> _GIVEN TASK_: Extract the complete listing and output it unchanged.

> _COLLECTED DATA_:

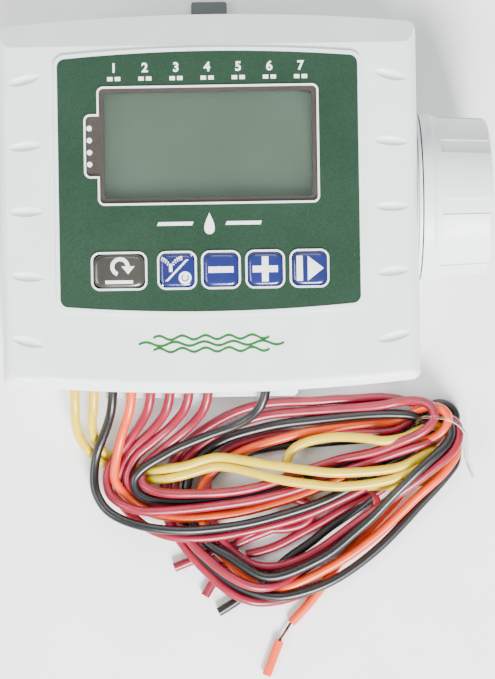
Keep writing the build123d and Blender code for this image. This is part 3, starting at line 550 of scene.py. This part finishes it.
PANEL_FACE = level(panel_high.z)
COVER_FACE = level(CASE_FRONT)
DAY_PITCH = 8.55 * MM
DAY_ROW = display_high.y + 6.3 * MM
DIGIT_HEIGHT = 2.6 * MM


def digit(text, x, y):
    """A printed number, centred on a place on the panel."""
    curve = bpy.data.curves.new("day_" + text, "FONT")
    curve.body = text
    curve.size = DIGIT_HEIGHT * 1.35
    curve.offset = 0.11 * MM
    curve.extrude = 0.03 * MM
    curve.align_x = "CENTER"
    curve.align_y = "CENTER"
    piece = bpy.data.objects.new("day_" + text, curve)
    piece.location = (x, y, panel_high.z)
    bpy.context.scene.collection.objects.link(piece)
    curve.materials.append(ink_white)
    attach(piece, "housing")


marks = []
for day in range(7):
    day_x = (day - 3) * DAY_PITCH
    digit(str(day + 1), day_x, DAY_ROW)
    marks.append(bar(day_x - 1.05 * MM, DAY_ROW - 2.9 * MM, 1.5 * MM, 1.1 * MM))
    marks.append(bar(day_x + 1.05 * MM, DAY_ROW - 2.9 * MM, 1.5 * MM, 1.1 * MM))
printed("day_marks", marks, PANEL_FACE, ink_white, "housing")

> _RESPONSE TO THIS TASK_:
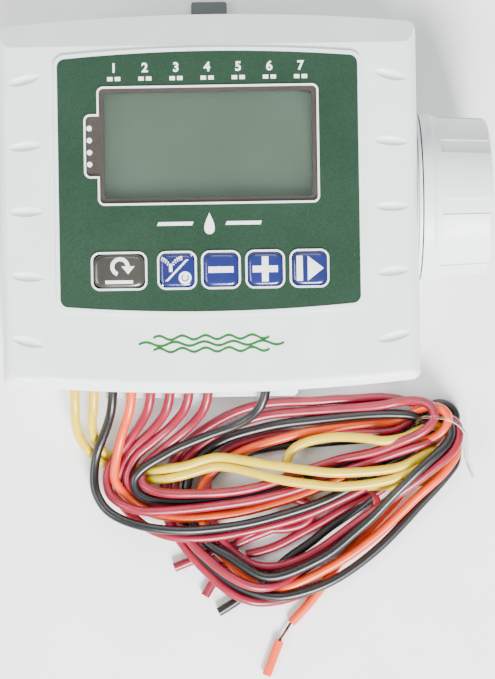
Keep writing the build123d and Blender code for this image. This is part 3, starting at line 550 of scene.py. This part finishes it.
PANEL_FACE = level(panel_high.z)
COVER_FACE = level(CASE_FRONT)
DAY_PITCH = 8.55 * MM
DAY_ROW = display_high.y + 6.3 * MM
DIGIT_HEIGHT = 2.6 * MM


def digit(text, x, y):
    """A printed number, centred on a place on the panel."""
    curve = bpy.data.curves.new("day_" + text, "FONT")
    curve.body = text
    curve.size = DIGIT_HEIGHT * 1.35
    curve.offset = 0.11 * MM
    curve.extrude = 0.03 * MM
    curve.align_x = "CENTER"
    curve.align_y = "CENTER"
    piece = bpy.data.objects.new("day_" + text, curve)
    piece.location = (x, y, panel_high.z)
    bpy.context.scene.collection.objects.link(piece)
    curve.materials.append(ink_white)
    attach(piece, "housing")


marks = []
for day in range(7):
    day_x = (day - 3) * DAY_PITCH
    digit(str(day + 1), day_x, DAY_ROW)
    marks.append(bar(day_x - 1.05 * MM, DAY_ROW - 2.9 * MM, 1.5 * MM, 1.1 * MM))
    marks.append(bar(day_x + 1.05 * MM, DAY_ROW - 2.9 * MM, 1.5 * MM, 1.1 * MM))
printed("day_marks", marks, PANEL_FACE, ink_white, "housing")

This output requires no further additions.